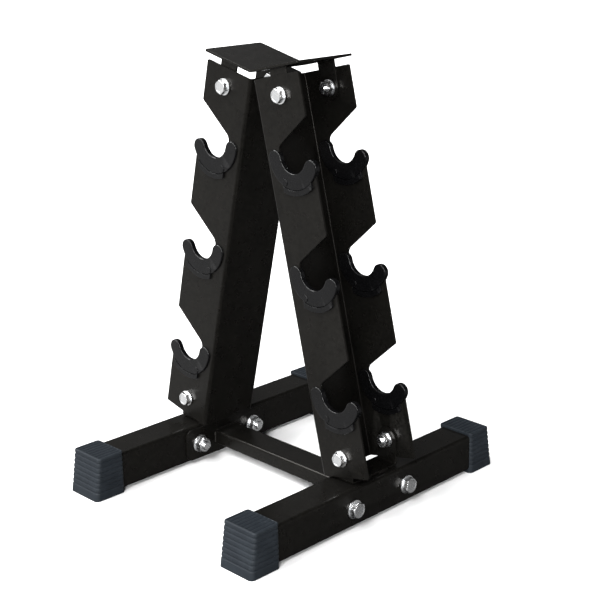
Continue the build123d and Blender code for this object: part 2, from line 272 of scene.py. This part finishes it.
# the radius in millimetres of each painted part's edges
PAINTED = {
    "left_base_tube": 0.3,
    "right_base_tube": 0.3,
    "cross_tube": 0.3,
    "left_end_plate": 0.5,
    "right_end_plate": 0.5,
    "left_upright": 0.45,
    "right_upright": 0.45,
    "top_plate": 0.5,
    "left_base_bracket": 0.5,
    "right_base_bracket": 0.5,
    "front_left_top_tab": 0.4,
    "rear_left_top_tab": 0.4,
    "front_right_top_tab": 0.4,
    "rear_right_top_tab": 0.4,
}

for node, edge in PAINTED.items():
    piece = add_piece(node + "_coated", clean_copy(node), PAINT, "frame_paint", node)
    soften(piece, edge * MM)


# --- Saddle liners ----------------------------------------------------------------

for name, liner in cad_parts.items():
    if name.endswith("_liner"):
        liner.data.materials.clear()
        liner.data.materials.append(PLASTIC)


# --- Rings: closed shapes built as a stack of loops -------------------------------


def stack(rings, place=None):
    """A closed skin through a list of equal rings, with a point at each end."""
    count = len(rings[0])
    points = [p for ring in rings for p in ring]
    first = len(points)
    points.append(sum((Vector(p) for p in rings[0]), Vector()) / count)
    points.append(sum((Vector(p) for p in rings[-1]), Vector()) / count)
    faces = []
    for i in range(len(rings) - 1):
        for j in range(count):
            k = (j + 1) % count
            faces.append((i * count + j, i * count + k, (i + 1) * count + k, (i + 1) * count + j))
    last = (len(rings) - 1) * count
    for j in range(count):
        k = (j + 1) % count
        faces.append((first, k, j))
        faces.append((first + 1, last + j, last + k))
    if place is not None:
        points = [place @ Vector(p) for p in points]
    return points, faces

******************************

Do this: Reproduce all the data word for word.

Response for this exercise:
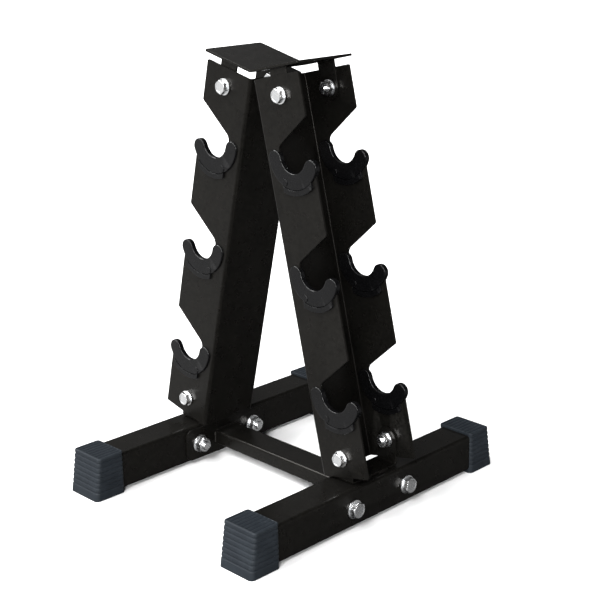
Continue the build123d and Blender code for this object: part 2, from line 272 of scene.py. This part finishes it.
# the radius in millimetres of each painted part's edges
PAINTED = {
    "left_base_tube": 0.3,
    "right_base_tube": 0.3,
    "cross_tube": 0.3,
    "left_end_plate": 0.5,
    "right_end_plate": 0.5,
    "left_upright": 0.45,
    "right_upright": 0.45,
    "top_plate": 0.5,
    "left_base_bracket": 0.5,
    "right_base_bracket": 0.5,
    "front_left_top_tab": 0.4,
    "rear_left_top_tab": 0.4,
    "front_right_top_tab": 0.4,
    "rear_right_top_tab": 0.4,
}

for node, edge in PAINTED.items():
    piece = add_piece(node + "_coated", clean_copy(node), PAINT, "frame_paint", node)
    soften(piece, edge * MM)


# --- Saddle liners ----------------------------------------------------------------

for name, liner in cad_parts.items():
    if name.endswith("_liner"):
        liner.data.materials.clear()
        liner.data.materials.append(PLASTIC)


# --- Rings: closed shapes built as a stack of loops -------------------------------


def stack(rings, place=None):
    """A closed skin through a list of equal rings, with a point at each end."""
    count = len(rings[0])
    points = [p for ring in rings for p in ring]
    first = len(points)
    points.append(sum((Vector(p) for p in rings[0]), Vector()) / count)
    points.append(sum((Vector(p) for p in rings[-1]), Vector()) / count)
    faces = []
    for i in range(len(rings) - 1):
        for j in range(count):
            k = (j + 1) % count
            faces.append((i * count + j, i * count + k, (i + 1) * count + k, (i + 1) * count + j))
    last = (len(rings) - 1) * count
    for j in range(count):
        k = (j + 1) % count
        faces.append((first, k, j))
        faces.append((first + 1, last + j, last + k))
    if place is not None:
        points = [place @ Vector(p) for p in points]
    return points, faces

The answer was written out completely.